While the parametric classifiers assume a (known) functional
distribution of given samples, the non-parametric approaches do not assume
any particular distribution of the set of prototypes. Although the
parametric approaches have theoretically been shown to be potentially
capable of yielding optimal results, in practice, they often tend
to actually fail because of inappropriate assumptions of a priori
distributions.
Among non-parametric methods, those which are based on sample-to-sample
distances are specially remarkable and in particular, the family of
k-Nearest Neighbours (k-NN) techniques has been widely used in several
application domains. When applied to classification, these schemes require the
classes to be represented by appropriate sets of prototypes (namely, training
set) and then, the decision rule is generally reduced to label each given
sample with the class that contains most of its k nearest neighbours among
all prototypes in the training set. It is the conceptual simplicity of such
a classifier, along with its asymptotical (that is, when an infinite number
of prototypes is available in the training set) trend towards the optimal
Bayes rule in terms of minimum classification error, which makes the
k-NN approach particularly appealing in many practical situations.

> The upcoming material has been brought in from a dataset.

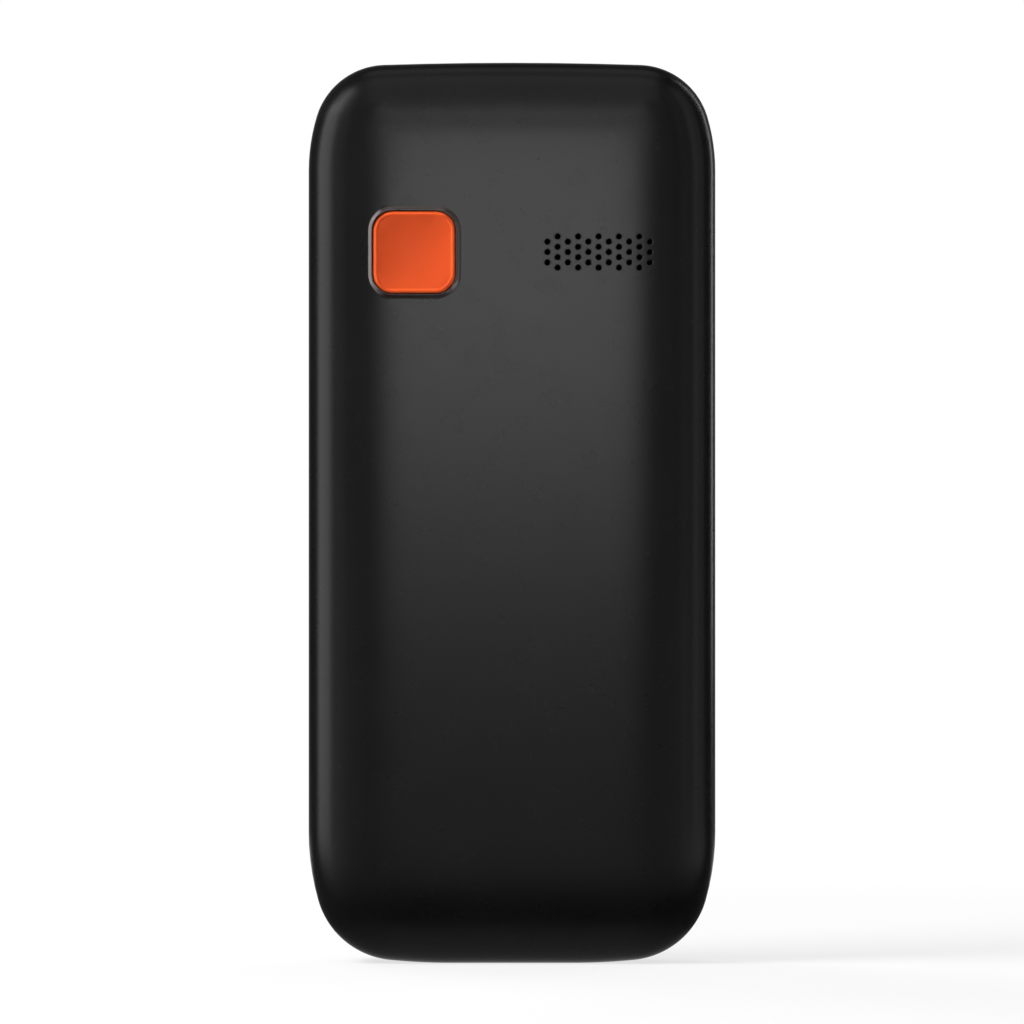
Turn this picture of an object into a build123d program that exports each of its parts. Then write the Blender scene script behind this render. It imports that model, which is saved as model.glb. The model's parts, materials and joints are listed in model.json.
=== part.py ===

However, these rules also present some drawbacks. First, when the number
of prototypes in the training set is not large enough, the k-NN rule is no longer
optimal. This problem becomes more relevant when having few prototypes compared to
the intrinsic dimensionality of the feature space, which is a very usual practical
situation. On the other hand, an increase in the training set size gives rise to a
large computational cost. Second, the set of prototypes may contain noisy or
mislabelled prototypes which usually lead to a decrease in performance.
Two different families of prototype selection methods have been proposed in the
literature as a way of minimizing the problems just mentioned. First,
condensing techniques aim at selecting a sufficiently small subset of prototypes
that leads to approximately the same performance than the 1-NN rule using the
whole set. And second, editing algorithms eliminate erroneous prototypes from the
original training set and ``cleans'' possible overlapping among classes, what usually
leads to significant improvements in performance.
This thesis contains a number of contributions within the general context of
neighbourhood-based classification. Thus, some alternative neighbourhood definitions
are firstly introduced. From these novel concepts, different non-parametric
classifiers are defined, trying to partially overcome the practical drawbacks pointed
out for the k-NN rule. At the same time, several editing as well as combined
editing-condensing techniques are also proposed. Further, a method for binary decision
tree induction, whose classification result is equivalent to the 1-NN rule, is
presented. An important benefit of the resulting tree-like classifier
refers to the fact that the computational cost is expected to be lower than
using a traditional 1-NN approach since it does not require to compute
distances from a sample to all prototypes in the training set. Finally, all of these
new techniques are empirically compared with respect to the most important
conventional methods.
Related to the definitions of neighbourhood proposed in the thesis, it
is worth pointing out that they are mainly based on the general idea that the
neighbours should be as close to a sample as possible, but also the neighbours
should lie as homogeneously distributed around that sample as possible. Although
the second condition is a consequence of the first in the asymptotic case,
in some practical situations the geometrical location of prototypes can become
much more important than the actual distances to appropriately characterize a
sample by its neighbourhood. As the classical neighbourhood concept takes into
account the first property only, these neighbours may not be placed symmetrically
around the sample if the neighbourhood in the training set is not
homogeneously distributed. Hence, in order to tackle the problem just described,
we propose to make use of some kind of neighbourhood, here so-called Surrounding
Neighbourhood (SN), in such a way that the neighbours of a sample will be
considered not only in terms of proximity but also in terms of their spatial
distribution with respect to that sample.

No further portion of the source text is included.